Now if you execute sr_disable on Node2 do you see that error?

Sunil

0 Kudos

No, the current and last situation the replication was node1 --> node2  (after failback) and then I unregistered node2 , that was ok (node2 restarted just after this) , and then I tried last step ( disable replication defintively from node1)  and after that node1 can be restarted well, but node2 CANT be restarted any more.

No, after this

*****

Set up replication -->Success

Takeover to Node2--> Success

Configure Inverse replication and failback--> Success

*****

you must to return to situation normal, right? So you have to register node2 again to node1 and set up replication node1-->node2.  This would be the right steps.

So after THAT, you can be interested on deactivate replica (to maintainance for instance, or whatever). So to deactive definitively replica you have to do 3 things:

1-.stop secondary

2.-unregister secondary

3.-disable replication from primary

Former Member
0 Kudos

Javier,

Some questions you have two nodes 1 and 2.

Node 1 --> Node 2

Then Node 2 --> Node 1

and then finally Node 1 --> Node 2 right.

Then the steps would be first run sr_unregister from Node 2 and then sr_disable from Node 1

Thats how it should be done.

Please let me know if my understanding is correct.

Also if you really want to break it then probably you would have to use sr_cleanup but please be advised i think you should use it on primary only after sufficient instructions from SAP support.

0 Kudos

Right p517710

to disable there are 3 steps very clear on SAP Documentation.

1.-stop node2

2.- unregister node2

3-.disable node1

But at last step something it seems is not well working.

Former Member
0 Kudos

Ok I understand it better now

So to deactivate the replica you have to do 3 things:

1.- Stop secondary

2.- Unregister secondary

To complete the sr_unregister, it needs to be followed up with a restart of the HANA services

So can you try starting the Node2 after the sr_unregister and let me know the result without going to Step3?

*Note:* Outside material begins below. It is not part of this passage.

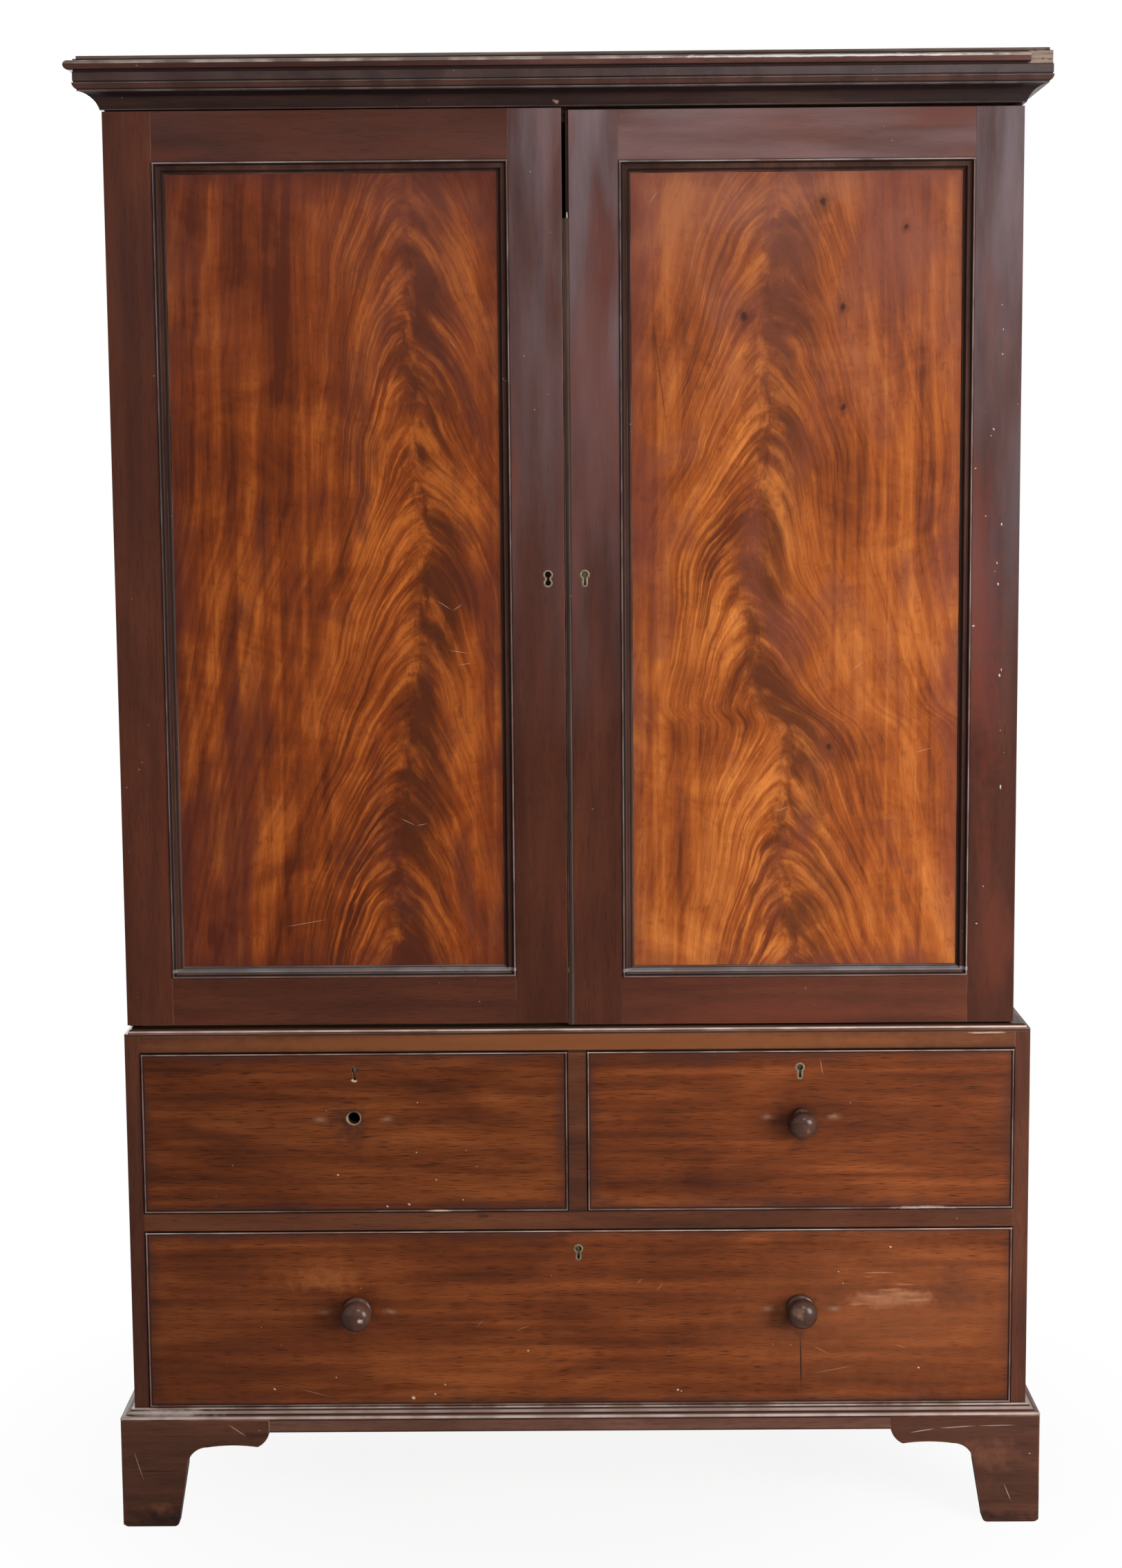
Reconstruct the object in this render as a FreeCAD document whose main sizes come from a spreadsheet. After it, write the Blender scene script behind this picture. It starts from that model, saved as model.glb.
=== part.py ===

You may have to redo the system replication setup first Node2-->Node1 and failback ton Node1 then implement the above 2 steps

Sunil

0 Kudos

Hi Sunil

After sr_unregister always I start database (is necessary). This start is ok.(without step 3)

And before this I re-did replica inversa ( I mentioned before) Node2--node1 and then failback . All this steps I have made them. And are well working.

Former Member
0 Kudos

Excellent...

So there is no error in starting up Node2 after Step2 but when you start Node2 after Step3 we see the mismatch error right?

Ideally the sr_disable on primary must not have any impact on Node2 that is no more a partner in system replication

Can you please execute the below command(with Node2 in started state) and share it

Would be interesting to see if any system tables have any reference to system replication

hdbnsutil -sr_state

Sunil

0 Kudos

Right

I was checked all the time sr_state. After step2 and database started it shows:

"hdbnsutil -sr_state"

checking for active or inactive nameserver...

System Replication State

---------------------------------

mode: none

done.

Former Member
0 Kudos

Ok that looks good

Can you please try the sr_disable on node2 first and restart it followed by the sr_disable on Node1 and again a restart on Node2 to see if the issue occurs?

Sunil

0 Kudos

Node2:

gcm-sht:/usr/sap/GCM/HDB00/exe/python_support> hdbnsutil -sr_disable

checking local nameserver:

checking for inactive nameserver ...

nameserver gcm-sht.domain.net:30001 not responding.

error: system must be running before system replication site can be disabled;

failed. trace file nameserver_gcm-sht.domain.net.00000.000.trc may contain more error details.

restart database node2 unsucessfully. Same behaviour

Then, on node1:

gcm-shp:/usr/sap/GCM/HDB00/exe/python_support> hdbnsutil -sr_disable

checking local nameserver:

checking for inactive nameserver ...

nameserver is running, proceeding ...

error: this site is not a source system;;

failed. trace file nameserver_gcm-shp.domain.net.00000.000.trc may contain mor error details.

gcm-shp:/usr/sap/GCM/HDB00/exe/python_support>

restart database node2 unsucessfully. Same behaviour

Former Member
0 Kudos

Thats little strange, the name server trace file is complaining about the mismatch in ID again right? No change in error?

it is not clear why would sr_disable on Node2 causes an error when the sr_unregister was successful and the system was already started after sr_unregister

We have done some good troubleshooting, I would suggest to open a OSS note with SAP for some support and share our findings

I would be happy to look at any other errors along with the mismatch error that you may see in the nameserver trace file on Node2

Sunil

0 Kudos

Yes,

Yes, Little strange.

I opened  ticket.

Thanks anyway

Former Member
0 Kudos

Hi Javier,

Please keep us posted with the feedback from SAP support

Sunil

Former Member
0 Kudos

If you are confident and checked thoroughly that secondary has been successfully unregistered then you can run sr_cleanup but its better to take SAP support advise before doing that since that step modifies the ini files.